EXERCISE BRIEF: Repeat the entire listing exactly.

DATASET EXCERPT:
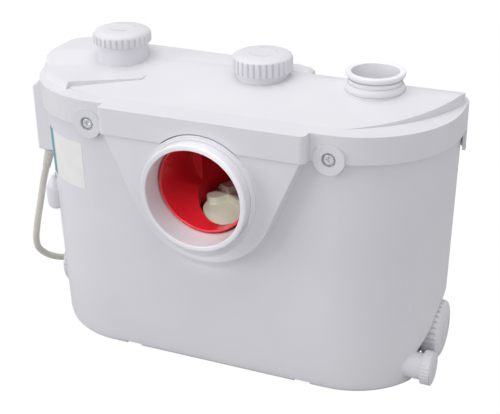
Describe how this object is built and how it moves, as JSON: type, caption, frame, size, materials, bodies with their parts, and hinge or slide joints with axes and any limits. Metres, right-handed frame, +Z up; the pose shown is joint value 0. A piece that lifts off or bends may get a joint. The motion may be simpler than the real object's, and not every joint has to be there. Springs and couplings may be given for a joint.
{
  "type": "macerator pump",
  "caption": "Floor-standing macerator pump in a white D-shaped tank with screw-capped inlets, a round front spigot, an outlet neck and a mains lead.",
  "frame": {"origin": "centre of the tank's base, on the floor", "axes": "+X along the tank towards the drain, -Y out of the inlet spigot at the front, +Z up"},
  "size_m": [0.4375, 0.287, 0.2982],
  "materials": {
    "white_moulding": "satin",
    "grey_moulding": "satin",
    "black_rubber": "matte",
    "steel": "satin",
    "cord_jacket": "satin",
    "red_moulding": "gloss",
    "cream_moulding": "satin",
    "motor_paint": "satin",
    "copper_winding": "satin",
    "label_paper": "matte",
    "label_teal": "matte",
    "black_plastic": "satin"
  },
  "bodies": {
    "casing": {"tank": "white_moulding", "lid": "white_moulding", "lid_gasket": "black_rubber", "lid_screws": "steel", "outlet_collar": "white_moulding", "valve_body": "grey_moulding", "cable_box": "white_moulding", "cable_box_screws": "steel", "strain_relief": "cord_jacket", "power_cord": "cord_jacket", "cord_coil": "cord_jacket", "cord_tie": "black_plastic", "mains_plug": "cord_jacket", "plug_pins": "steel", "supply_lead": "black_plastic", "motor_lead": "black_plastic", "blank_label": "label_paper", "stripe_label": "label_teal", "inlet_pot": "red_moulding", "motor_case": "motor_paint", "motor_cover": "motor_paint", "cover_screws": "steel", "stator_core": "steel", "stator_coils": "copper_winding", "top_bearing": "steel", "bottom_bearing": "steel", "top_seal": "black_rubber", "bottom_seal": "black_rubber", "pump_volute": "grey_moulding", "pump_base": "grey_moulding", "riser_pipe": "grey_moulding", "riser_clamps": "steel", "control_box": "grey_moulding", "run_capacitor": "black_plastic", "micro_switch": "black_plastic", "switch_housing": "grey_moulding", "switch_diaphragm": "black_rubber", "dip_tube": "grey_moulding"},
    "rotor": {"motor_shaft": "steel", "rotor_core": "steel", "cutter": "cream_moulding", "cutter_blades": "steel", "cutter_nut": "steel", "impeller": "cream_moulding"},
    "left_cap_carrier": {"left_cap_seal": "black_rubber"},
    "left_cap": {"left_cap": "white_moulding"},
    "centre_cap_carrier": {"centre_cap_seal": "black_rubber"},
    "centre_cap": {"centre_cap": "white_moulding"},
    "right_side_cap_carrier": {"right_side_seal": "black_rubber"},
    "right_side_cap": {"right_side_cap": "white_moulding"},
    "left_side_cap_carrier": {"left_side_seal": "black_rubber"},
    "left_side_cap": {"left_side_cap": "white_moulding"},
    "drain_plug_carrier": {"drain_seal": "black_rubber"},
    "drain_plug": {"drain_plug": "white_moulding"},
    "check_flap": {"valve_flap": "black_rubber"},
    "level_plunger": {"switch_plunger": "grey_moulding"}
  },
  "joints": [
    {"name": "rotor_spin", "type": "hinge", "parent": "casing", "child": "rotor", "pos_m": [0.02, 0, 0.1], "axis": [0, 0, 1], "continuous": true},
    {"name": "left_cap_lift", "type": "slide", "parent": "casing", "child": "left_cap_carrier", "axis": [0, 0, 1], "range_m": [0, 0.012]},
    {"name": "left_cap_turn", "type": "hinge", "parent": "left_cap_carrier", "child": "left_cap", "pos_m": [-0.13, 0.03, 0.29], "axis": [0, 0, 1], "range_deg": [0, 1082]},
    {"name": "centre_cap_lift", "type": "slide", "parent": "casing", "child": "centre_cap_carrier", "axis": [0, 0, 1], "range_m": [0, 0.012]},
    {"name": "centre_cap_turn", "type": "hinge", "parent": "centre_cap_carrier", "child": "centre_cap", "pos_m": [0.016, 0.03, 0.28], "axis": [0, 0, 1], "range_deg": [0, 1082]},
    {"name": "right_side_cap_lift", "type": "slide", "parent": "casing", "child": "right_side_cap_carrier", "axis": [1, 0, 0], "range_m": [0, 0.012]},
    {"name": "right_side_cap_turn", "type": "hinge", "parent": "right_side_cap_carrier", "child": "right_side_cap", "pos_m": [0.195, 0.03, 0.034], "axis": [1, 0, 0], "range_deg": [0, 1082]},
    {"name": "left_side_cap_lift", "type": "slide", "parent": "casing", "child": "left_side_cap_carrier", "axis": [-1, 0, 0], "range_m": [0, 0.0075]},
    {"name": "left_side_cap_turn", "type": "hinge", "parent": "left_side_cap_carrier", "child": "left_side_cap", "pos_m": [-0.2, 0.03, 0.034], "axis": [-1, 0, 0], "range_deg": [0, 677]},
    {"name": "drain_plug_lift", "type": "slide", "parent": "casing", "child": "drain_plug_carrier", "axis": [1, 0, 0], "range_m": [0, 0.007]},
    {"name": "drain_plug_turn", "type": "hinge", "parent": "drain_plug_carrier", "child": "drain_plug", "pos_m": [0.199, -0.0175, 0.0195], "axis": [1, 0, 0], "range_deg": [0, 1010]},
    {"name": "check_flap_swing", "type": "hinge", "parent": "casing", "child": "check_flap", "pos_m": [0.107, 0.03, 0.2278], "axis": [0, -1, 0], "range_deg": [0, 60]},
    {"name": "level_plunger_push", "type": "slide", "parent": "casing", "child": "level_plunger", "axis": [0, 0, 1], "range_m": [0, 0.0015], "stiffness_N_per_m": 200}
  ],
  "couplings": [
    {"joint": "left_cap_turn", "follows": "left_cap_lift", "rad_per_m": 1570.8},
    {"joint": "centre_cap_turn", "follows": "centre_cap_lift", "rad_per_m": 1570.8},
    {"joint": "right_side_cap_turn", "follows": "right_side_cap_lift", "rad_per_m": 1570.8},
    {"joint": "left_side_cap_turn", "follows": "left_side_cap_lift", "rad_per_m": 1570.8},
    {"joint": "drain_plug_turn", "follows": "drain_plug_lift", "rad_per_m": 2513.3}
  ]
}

ANSWER TO THE TASK:
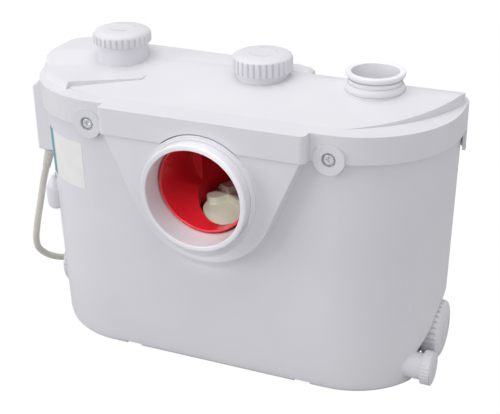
Describe how this object is built and how it moves, as JSON: type, caption, frame, size, materials, bodies with their parts, and hinge or slide joints with axes and any limits. Metres, right-handed frame, +Z up; the pose shown is joint value 0. A piece that lifts off or bends may get a joint. The motion may be simpler than the real object's, and not every joint has to be there. Springs and couplings may be given for a joint.
{
  "type": "macerator pump",
  "caption": "Floor-standing macerator pump in a white D-shaped tank with screw-capped inlets, a round front spigot, an outlet neck and a mains lead.",
  "frame": {"origin": "centre of the tank's base, on the floor", "axes": "+X along the tank towards the drain, -Y out of the inlet spigot at the front, +Z up"},
  "size_m": [0.4375, 0.287, 0.2982],
  "materials": {
    "white_moulding": "satin",
    "grey_moulding": "satin",
    "black_rubber": "matte",
    "steel": "satin",
    "cord_jacket": "satin",
    "red_moulding": "gloss",
    "cream_moulding": "satin",
    "motor_paint": "satin",
    "copper_winding": "satin",
    "label_paper": "matte",
    "label_teal": "matte",
    "black_plastic": "satin"
  },
  "bodies": {
    "casing": {"tank": "white_moulding", "lid": "white_moulding", "lid_gasket": "black_rubber", "lid_screws": "steel", "outlet_collar": "white_moulding", "valve_body": "grey_moulding", "cable_box": "white_moulding", "cable_box_screws": "steel", "strain_relief": "cord_jacket", "power_cord": "cord_jacket", "cord_coil": "cord_jacket", "cord_tie": "black_plastic", "mains_plug": "cord_jacket", "plug_pins": "steel", "supply_lead": "black_plastic", "motor_lead": "black_plastic", "blank_label": "label_paper", "stripe_label": "label_teal", "inlet_pot": "red_moulding", "motor_case": "motor_paint", "motor_cover": "motor_paint", "cover_screws": "steel", "stator_core": "steel", "stator_coils": "copper_winding", "top_bearing": "steel", "bottom_bearing": "steel", "top_seal": "black_rubber", "bottom_seal": "black_rubber", "pump_volute": "grey_moulding", "pump_base": "grey_moulding", "riser_pipe": "grey_moulding", "riser_clamps": "steel", "control_box": "grey_moulding", "run_capacitor": "black_plastic", "micro_switch": "black_plastic", "switch_housing": "grey_moulding", "switch_diaphragm": "black_rubber", "dip_tube": "grey_moulding"},
    "rotor": {"motor_shaft": "steel", "rotor_core": "steel", "cutter": "cream_moulding", "cutter_blades": "steel", "cutter_nut": "steel", "impeller": "cream_moulding"},
    "left_cap_carrier": {"left_cap_seal": "black_rubber"},
    "left_cap": {"left_cap": "white_moulding"},
    "centre_cap_carrier": {"centre_cap_seal": "black_rubber"},
    "centre_cap": {"centre_cap": "white_moulding"},
    "right_side_cap_carrier": {"right_side_seal": "black_rubber"},
    "right_side_cap": {"right_side_cap": "white_moulding"},
    "left_side_cap_carrier": {"left_side_seal": "black_rubber"},
    "left_side_cap": {"left_side_cap": "white_moulding"},
    "drain_plug_carrier": {"drain_seal": "black_rubber"},
    "drain_plug": {"drain_plug": "white_moulding"},
    "check_flap": {"valve_flap": "black_rubber"},
    "level_plunger": {"switch_plunger": "grey_moulding"}
  },
  "joints": [
    {"name": "rotor_spin", "type": "hinge", "parent": "casing", "child": "rotor", "pos_m": [0.02, 0, 0.1], "axis": [0, 0, 1], "continuous": true},
    {"name": "left_cap_lift", "type": "slide", "parent": "casing", "child": "left_cap_carrier", "axis": [0, 0, 1], "range_m": [0, 0.012]},
    {"name": "left_cap_turn", "type": "hinge", "parent": "left_cap_carrier", "child": "left_cap", "pos_m": [-0.13, 0.03, 0.29], "axis": [0, 0, 1], "range_deg": [0, 1082]},
    {"name": "centre_cap_lift", "type": "slide", "parent": "casing", "child": "centre_cap_carrier", "axis": [0, 0, 1], "range_m": [0, 0.012]},
    {"name": "centre_cap_turn", "type": "hinge", "parent": "centre_cap_carrier", "child": "centre_cap", "pos_m": [0.016, 0.03, 0.28], "axis": [0, 0, 1], "range_deg": [0, 1082]},
    {"name": "right_side_cap_lift", "type": "slide", "parent": "casing", "child": "right_side_cap_carrier", "axis": [1, 0, 0], "range_m": [0, 0.012]},
    {"name": "right_side_cap_turn", "type": "hinge", "parent": "right_side_cap_carrier", "child": "right_side_cap", "pos_m": [0.195, 0.03, 0.034], "axis": [1, 0, 0], "range_deg": [0, 1082]},
    {"name": "left_side_cap_lift", "type": "slide", "parent": "casing", "child": "left_side_cap_carrier", "axis": [-1, 0, 0], "range_m": [0, 0.0075]},
    {"name": "left_side_cap_turn", "type": "hinge", "parent": "left_side_cap_carrier", "child": "left_side_cap", "pos_m": [-0.2, 0.03, 0.034], "axis": [-1, 0, 0], "range_deg": [0, 677]},
    {"name": "drain_plug_lift", "type": "slide", "parent": "casing", "child": "drain_plug_carrier", "axis": [1, 0, 0], "range_m": [0, 0.007]},
    {"name": "drain_plug_turn", "type": "hinge", "parent": "drain_plug_carrier", "child": "drain_plug", "pos_m": [0.199, -0.0175, 0.0195], "axis": [1, 0, 0], "range_deg": [0, 1010]},
    {"name": "check_flap_swing", "type": "hinge", "parent": "casing", "child": "check_flap", "pos_m": [0.107, 0.03, 0.2278], "axis": [0, -1, 0], "range_deg": [0, 60]},
    {"name": "level_plunger_push", "type": "slide", "parent": "casing", "child": "level_plunger", "axis": [0, 0, 1], "range_m": [0, 0.0015], "stiffness_N_per_m": 200}
  ],
  "couplings": [
    {"joint": "left_cap_turn", "follows": "left_cap_lift", "rad_per_m": 1570.8},
    {"joint": "centre_cap_turn", "follows": "centre_cap_lift", "rad_per_m": 1570.8},
    {"joint": "right_side_cap_turn", "follows": "right_side_cap_lift", "rad_per_m": 1570.8},
    {"joint": "left_side_cap_turn", "follows": "left_side_cap_lift", "rad_per_m": 1570.8},
    {"joint": "drain_plug_turn", "follows": "drain_plug_lift", "rad_per_m": 2513.3}
  ]
}